> [SUPPLIED RECORDS]
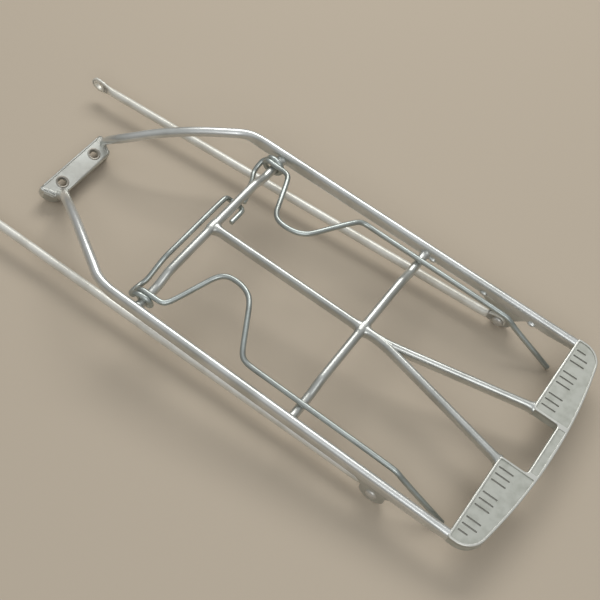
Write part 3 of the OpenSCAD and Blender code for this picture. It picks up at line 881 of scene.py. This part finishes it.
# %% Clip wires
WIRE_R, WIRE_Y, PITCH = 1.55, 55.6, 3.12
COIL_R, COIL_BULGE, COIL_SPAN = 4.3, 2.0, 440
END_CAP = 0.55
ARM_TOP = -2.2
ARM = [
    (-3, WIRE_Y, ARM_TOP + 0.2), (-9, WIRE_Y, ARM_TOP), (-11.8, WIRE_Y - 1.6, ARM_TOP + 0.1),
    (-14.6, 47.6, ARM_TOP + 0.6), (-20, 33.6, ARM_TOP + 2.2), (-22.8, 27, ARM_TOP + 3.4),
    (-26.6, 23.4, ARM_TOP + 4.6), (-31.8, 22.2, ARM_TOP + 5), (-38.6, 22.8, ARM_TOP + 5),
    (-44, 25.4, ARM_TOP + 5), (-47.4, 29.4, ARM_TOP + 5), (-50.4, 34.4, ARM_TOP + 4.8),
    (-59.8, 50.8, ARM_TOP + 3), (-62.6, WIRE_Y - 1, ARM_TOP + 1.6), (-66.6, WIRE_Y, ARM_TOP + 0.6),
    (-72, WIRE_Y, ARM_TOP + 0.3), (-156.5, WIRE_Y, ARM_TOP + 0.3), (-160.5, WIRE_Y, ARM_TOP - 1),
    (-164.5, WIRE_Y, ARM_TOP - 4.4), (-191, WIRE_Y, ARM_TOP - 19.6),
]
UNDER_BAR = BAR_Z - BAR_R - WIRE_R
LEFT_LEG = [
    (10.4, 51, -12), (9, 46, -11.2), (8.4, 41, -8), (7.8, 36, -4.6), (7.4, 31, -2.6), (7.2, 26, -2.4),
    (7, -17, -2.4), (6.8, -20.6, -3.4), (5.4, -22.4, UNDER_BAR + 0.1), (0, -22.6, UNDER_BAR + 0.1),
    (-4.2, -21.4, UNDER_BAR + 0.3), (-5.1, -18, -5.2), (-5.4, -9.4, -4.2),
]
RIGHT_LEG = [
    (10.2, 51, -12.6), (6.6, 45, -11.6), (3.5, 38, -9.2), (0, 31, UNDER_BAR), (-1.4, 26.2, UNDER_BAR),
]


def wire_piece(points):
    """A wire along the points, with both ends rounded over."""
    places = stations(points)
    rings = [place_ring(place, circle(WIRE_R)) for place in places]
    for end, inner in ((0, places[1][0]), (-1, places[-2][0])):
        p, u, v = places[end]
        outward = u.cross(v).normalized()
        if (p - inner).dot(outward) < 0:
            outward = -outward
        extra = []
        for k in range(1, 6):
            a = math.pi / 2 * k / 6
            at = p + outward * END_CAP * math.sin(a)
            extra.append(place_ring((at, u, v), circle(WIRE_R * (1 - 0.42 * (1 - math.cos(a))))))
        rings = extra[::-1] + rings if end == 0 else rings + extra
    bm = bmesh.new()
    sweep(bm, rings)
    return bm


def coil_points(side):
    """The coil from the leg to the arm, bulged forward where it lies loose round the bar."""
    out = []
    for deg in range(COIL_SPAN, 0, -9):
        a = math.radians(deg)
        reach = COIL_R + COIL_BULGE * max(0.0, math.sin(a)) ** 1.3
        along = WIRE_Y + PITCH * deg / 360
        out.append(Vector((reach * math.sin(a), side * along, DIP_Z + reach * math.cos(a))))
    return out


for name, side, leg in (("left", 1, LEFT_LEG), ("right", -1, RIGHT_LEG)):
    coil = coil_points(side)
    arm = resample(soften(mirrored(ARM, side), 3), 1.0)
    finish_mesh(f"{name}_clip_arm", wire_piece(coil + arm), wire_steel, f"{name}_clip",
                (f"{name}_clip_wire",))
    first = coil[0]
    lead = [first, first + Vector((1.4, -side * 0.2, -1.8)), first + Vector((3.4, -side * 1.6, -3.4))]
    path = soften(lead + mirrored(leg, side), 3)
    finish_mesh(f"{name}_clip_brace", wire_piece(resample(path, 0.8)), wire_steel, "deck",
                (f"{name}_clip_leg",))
==
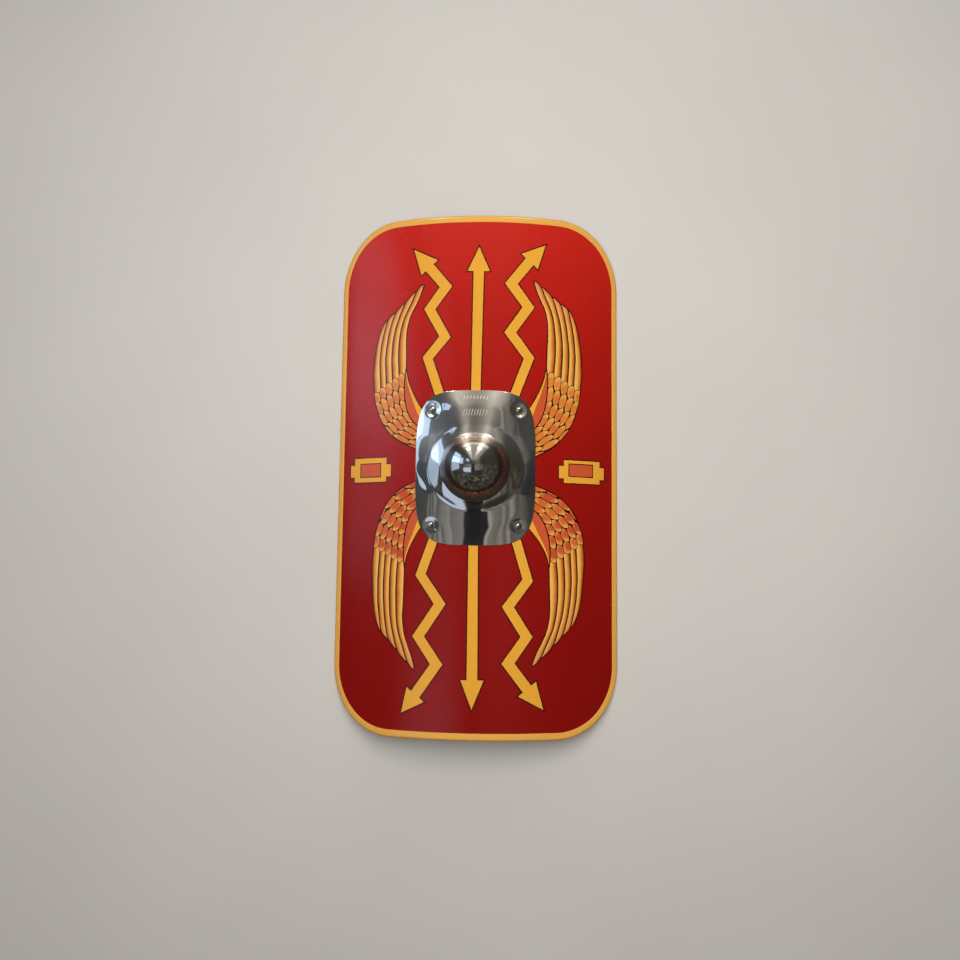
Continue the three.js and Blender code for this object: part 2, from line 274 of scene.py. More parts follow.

> [DIRECTIONS FOR THIS TASK] Go through the entries above and count the lines containing the word "from"; give only that count.

> [OUTPUT OF THE EXERCISE] 2